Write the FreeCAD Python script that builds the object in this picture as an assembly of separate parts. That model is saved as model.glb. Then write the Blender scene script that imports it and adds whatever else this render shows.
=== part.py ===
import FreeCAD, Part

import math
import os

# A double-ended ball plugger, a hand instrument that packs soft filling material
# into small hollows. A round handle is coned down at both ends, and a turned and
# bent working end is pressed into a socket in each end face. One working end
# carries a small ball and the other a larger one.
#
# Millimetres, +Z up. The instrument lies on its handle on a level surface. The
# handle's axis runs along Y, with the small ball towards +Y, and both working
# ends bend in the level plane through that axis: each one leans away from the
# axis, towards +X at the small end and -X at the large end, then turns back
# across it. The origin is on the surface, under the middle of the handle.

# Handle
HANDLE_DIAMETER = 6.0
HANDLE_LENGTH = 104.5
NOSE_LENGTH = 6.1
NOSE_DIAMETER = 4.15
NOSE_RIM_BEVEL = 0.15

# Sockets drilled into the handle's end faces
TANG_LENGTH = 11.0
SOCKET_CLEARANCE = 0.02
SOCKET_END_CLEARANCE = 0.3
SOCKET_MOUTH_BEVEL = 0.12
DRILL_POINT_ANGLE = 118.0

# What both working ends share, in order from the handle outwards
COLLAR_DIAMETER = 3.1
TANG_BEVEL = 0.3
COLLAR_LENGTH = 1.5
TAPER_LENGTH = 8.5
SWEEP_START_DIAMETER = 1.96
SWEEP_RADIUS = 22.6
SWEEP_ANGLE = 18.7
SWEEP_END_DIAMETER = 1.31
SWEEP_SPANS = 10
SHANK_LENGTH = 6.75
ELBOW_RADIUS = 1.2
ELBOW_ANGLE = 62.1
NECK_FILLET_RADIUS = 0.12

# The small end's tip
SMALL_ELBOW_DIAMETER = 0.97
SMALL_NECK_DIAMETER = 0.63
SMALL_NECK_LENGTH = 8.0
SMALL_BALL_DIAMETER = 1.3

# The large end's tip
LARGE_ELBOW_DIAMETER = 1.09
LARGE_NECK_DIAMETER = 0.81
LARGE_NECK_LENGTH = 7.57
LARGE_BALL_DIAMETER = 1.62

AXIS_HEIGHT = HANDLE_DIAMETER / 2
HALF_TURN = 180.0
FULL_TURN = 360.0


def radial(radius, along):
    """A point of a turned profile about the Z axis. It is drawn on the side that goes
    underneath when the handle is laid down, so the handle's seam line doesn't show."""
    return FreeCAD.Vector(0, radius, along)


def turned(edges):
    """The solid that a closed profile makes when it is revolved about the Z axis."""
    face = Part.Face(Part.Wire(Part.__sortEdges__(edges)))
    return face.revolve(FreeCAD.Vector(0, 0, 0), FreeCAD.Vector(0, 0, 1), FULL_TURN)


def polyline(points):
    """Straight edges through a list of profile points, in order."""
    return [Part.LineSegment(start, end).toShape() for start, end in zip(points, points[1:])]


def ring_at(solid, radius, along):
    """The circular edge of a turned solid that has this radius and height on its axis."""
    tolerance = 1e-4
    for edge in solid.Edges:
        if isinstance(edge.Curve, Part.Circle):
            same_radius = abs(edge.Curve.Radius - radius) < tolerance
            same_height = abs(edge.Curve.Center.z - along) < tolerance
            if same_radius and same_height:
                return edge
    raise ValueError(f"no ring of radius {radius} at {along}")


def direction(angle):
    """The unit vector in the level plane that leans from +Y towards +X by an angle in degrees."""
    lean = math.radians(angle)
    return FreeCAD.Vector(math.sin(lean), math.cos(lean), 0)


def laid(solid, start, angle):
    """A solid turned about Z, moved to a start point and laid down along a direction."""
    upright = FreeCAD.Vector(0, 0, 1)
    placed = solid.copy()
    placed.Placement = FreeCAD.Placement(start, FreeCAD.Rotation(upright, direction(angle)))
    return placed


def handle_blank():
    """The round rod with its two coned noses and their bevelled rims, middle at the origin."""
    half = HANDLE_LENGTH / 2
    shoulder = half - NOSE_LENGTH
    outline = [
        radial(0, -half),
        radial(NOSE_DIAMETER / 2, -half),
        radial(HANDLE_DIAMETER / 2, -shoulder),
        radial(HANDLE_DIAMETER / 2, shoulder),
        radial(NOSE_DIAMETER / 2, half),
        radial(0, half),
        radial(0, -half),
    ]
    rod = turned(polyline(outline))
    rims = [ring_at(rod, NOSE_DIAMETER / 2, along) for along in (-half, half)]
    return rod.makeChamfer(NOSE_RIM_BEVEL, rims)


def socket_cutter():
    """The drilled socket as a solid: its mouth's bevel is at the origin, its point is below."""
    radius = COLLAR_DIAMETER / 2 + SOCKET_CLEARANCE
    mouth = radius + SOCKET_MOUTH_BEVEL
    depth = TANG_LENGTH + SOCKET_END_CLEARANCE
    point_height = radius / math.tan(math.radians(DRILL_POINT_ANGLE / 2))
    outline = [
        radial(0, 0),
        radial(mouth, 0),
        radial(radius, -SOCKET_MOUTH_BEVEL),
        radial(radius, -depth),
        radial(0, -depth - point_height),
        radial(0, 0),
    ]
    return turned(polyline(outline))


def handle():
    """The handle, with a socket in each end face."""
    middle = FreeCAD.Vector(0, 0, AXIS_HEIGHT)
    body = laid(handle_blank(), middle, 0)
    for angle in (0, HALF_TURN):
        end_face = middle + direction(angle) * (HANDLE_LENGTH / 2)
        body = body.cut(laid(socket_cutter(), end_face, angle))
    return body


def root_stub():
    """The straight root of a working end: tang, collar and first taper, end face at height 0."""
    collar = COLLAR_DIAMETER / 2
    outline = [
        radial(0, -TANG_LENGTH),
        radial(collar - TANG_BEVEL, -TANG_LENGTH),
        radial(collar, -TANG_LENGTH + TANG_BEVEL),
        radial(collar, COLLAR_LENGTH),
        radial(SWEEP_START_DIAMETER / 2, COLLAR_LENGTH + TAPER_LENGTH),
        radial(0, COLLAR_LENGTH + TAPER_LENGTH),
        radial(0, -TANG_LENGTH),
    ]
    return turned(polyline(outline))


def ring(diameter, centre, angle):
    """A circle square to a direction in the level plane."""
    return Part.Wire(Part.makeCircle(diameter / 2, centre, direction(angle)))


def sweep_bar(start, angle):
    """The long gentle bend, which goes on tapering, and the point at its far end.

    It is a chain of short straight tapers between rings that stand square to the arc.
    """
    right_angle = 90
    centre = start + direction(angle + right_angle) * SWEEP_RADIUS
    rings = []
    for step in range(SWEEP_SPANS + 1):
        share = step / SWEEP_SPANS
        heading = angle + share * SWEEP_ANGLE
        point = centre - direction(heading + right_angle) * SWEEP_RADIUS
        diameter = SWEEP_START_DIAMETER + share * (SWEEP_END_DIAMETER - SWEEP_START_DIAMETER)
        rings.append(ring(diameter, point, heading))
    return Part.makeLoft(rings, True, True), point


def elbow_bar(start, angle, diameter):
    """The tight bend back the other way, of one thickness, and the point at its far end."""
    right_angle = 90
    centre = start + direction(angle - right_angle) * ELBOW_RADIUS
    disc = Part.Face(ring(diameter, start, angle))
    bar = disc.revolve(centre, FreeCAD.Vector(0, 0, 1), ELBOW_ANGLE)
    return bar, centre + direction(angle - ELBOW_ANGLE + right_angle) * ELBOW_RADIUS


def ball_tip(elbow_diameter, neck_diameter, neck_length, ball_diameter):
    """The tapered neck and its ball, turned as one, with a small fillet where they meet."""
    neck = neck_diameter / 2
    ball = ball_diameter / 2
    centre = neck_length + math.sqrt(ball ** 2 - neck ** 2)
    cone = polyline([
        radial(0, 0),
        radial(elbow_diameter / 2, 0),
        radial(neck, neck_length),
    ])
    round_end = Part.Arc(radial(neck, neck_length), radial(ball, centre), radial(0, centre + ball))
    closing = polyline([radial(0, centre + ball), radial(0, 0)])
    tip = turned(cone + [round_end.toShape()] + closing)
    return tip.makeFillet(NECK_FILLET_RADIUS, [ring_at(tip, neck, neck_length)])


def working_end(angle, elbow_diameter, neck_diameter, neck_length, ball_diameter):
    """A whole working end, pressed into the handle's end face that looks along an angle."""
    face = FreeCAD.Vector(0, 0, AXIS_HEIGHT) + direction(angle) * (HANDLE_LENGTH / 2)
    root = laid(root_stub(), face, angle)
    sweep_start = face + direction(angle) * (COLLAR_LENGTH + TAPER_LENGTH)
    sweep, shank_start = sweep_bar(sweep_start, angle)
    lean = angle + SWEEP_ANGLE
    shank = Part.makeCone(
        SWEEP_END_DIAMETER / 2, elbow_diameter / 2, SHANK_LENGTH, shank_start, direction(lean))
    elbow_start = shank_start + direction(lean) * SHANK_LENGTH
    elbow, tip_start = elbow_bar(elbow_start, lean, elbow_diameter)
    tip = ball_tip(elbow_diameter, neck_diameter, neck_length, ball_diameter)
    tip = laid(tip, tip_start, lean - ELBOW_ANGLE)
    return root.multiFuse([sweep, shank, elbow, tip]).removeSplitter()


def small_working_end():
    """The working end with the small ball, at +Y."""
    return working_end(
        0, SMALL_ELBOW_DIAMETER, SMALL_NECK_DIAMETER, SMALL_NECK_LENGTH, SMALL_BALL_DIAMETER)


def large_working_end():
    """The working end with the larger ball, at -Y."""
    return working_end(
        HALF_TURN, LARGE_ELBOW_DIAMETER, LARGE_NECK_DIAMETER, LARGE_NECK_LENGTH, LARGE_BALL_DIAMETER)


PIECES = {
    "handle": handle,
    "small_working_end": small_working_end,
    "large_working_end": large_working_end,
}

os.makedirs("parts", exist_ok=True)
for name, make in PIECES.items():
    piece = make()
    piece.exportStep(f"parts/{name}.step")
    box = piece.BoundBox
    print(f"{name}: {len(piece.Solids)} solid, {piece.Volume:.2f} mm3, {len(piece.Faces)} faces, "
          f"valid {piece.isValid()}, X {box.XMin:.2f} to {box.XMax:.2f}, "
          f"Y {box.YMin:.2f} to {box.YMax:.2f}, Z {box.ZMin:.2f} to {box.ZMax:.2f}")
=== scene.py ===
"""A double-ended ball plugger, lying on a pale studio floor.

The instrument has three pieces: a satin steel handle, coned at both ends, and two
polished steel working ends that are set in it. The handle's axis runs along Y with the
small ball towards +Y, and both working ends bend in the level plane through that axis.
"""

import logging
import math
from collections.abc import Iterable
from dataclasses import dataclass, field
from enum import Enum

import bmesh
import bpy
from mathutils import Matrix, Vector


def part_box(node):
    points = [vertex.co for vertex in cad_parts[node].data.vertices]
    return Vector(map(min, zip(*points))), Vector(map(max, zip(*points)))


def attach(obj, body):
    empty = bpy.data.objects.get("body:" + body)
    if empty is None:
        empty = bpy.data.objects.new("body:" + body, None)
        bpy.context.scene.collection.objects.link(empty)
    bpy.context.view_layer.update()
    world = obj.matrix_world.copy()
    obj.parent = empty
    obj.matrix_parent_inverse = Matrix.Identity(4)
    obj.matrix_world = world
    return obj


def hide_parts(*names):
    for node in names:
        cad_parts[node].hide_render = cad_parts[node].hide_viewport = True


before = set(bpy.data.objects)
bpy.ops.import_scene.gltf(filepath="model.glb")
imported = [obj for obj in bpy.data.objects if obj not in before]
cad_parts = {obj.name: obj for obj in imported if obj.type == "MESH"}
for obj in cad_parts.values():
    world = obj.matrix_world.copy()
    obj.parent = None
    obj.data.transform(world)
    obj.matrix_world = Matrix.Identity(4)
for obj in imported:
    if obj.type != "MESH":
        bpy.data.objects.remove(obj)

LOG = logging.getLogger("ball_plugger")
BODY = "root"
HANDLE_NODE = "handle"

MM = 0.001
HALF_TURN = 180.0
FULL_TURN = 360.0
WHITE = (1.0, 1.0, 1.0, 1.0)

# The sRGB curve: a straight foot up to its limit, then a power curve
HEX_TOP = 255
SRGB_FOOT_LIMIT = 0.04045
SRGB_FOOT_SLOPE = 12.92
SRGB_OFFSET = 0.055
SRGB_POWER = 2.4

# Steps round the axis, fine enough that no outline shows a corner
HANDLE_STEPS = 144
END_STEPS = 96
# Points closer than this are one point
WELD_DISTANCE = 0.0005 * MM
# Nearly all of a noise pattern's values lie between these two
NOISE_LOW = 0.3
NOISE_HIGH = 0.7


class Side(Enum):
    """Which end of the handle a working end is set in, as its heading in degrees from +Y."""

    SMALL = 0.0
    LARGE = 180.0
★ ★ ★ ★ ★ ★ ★
Given task
Extract the span of lines that starts with the line containing "for name, make" and ends with the line containing "bpy.context.view_layer.update()". Keep it exact and add nothing.

Solution for this problem
for name, make in PIECES.items():
    piece = make()
    piece.exportStep(f"parts/{name}.step")
    box = piece.BoundBox
    print(f"{name}: {len(piece.Solids)} solid, {piece.Volume:.2f} mm3, {len(piece.Faces)} faces, "
          f"valid {piece.isValid()}, X {box.XMin:.2f} to {box.XMax:.2f}, "
          f"Y {box.YMin:.2f} to {box.YMax:.2f}, Z {box.ZMin:.2f} to {box.ZMax:.2f}")
=== scene.py ===
"""A double-ended ball plugger, lying on a pale studio floor.

The instrument has three pieces: a satin steel handle, coned at both ends, and two
polished steel working ends that are set in it. The handle's axis runs along Y with the
small ball towards +Y, and both working ends bend in the level plane through that axis.
"""

import logging
import math
from collections.abc import Iterable
from dataclasses import dataclass, field
from enum import Enum

import bmesh
import bpy
from mathutils import Matrix, Vector


def part_box(node):
    points = [vertex.co for vertex in cad_parts[node].data.vertices]
    return Vector(map(min, zip(*points))), Vector(map(max, zip(*points)))


def attach(obj, body):
    empty = bpy.data.objects.get("body:" + body)
    if empty is None:
        empty = bpy.data.objects.new("body:" + body, None)
        bpy.context.scene.collection.objects.link(empty)
    bpy.context.view_layer.update()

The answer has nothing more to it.